A central bank is often politically independent. Members of the central bank policy board are passing through a series of panels and hearings before being appointed to a policy board seat. Each member in that board often has a certain conviction on how the central bank should control inflation and the subsequent monetary policy. Members that want a very loose monetary policy, with low rates and cheap lending, to boost the economy substantially while being content to see inflation slightly above 2%, are called ‘doves’. Members that rather want to see higher rates to reward savings and want to keep a lit on inflation at all time are called ‘hawks’ and will not rest until inflation is at or just below 2%.

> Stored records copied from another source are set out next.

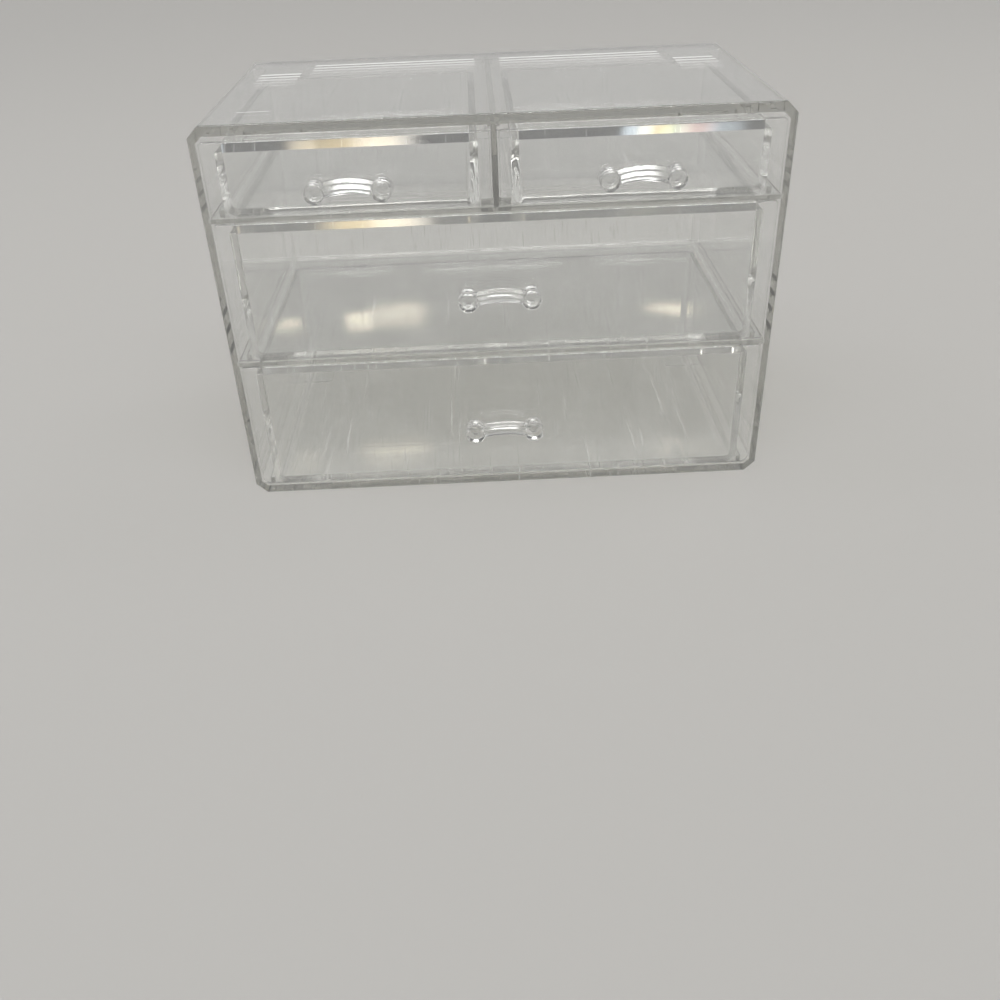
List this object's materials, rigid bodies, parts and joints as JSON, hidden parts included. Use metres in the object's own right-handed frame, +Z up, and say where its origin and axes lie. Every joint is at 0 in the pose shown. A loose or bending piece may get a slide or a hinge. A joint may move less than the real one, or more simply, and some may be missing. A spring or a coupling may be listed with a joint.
{
  "type": "cosmetics drawer chest",
  "caption": "Clear plastic tabletop chest with small drawers side by side above full-width drawers, each with a bowed clear handle.",
  "frame": {"origin": "centre of the case's flat underside", "axes": "+X to the right along the case's width, +Y towards the back, +Z up"},
  "size_m": [0.24, 0.1414, 0.1697],
  "materials": {
    "clear_case": "clear moulded polystyrene, polished, lightly scratched",
    "clear_drawer": "clear moulded polystyrene, polished, light handling marks",
    "clear_handle": "clear moulded polystyrene, high polish"
  },
  "bodies": {
    "case": {"case_shell": "clear_case", "back_cover": "clear_case", "lower_shelf": "clear_case", "upper_shelf": "clear_case", "centre_divider": "clear_case"},
    "small_left_drawer": {"small_left_tray": "clear_drawer", "small_left_front": "clear_drawer", "small_left_handle": "clear_handle"},
    "small_right_drawer": {"small_right_tray": "clear_drawer", "small_right_front": "clear_drawer", "small_right_handle": "clear_handle"},
    "upper_large_drawer": {"upper_large_tray": "clear_drawer", "upper_large_front": "clear_drawer", "upper_large_handle": "clear_handle"},
    "lower_large_drawer": {"lower_large_tray": "clear_drawer", "lower_large_front": "clear_drawer", "lower_large_handle": "clear_handle"}
  },
  "joints": [
    {"name": "small_left_slide", "type": "slide", "parent": "case", "child": "small_left_drawer", "axis": [0, -1, 0], "range_m": [0, 0.1]},
    {"name": "small_right_slide", "type": "slide", "parent": "case", "child": "small_right_drawer", "axis": [0, -1, 0], "range_m": [0, 0.1]},
    {"name": "upper_large_slide", "type": "slide", "parent": "case", "child": "upper_large_drawer", "axis": [0, -1, 0], "range_m": [0, 0.1]},
    {"name": "lower_large_slide", "type": "slide", "parent": "case", "child": "lower_large_drawer", "axis": [0, -1, 0], "range_m": [0, 0.1]}
  ]
}
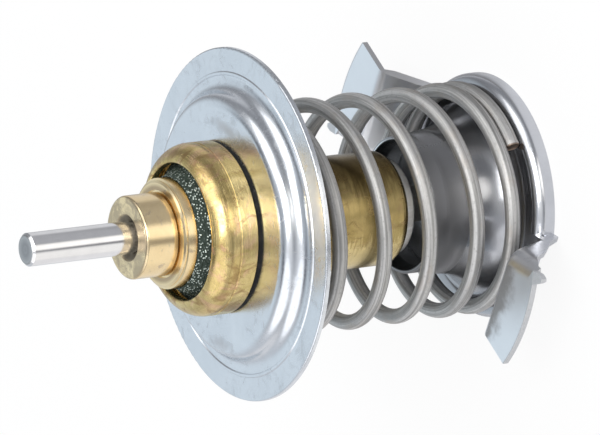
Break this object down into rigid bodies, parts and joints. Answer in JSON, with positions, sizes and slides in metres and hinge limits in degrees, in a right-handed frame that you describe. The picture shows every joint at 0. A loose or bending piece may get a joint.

Normally, there is a chairman or president who leads each meeting, needs to create a consensus between the hawks or doves and has his or her final say when it would come down to a vote split to avoid a 50-50 tie on whether the current policy should be adjusted. The chairman will deliver speeches which often can be followed live, where the current monetary stance and outlook is being communicated. A central bank will try to push forward its monetary policy without triggering violent swings in rates, equities, or its currency. All members of the central bank will channel their stance toward the markets in advance of a policy meeting event. A few days before a policy meeting takes place until the new policy has been communicated, members are forbidden to talk publicly. This is called the blackout period.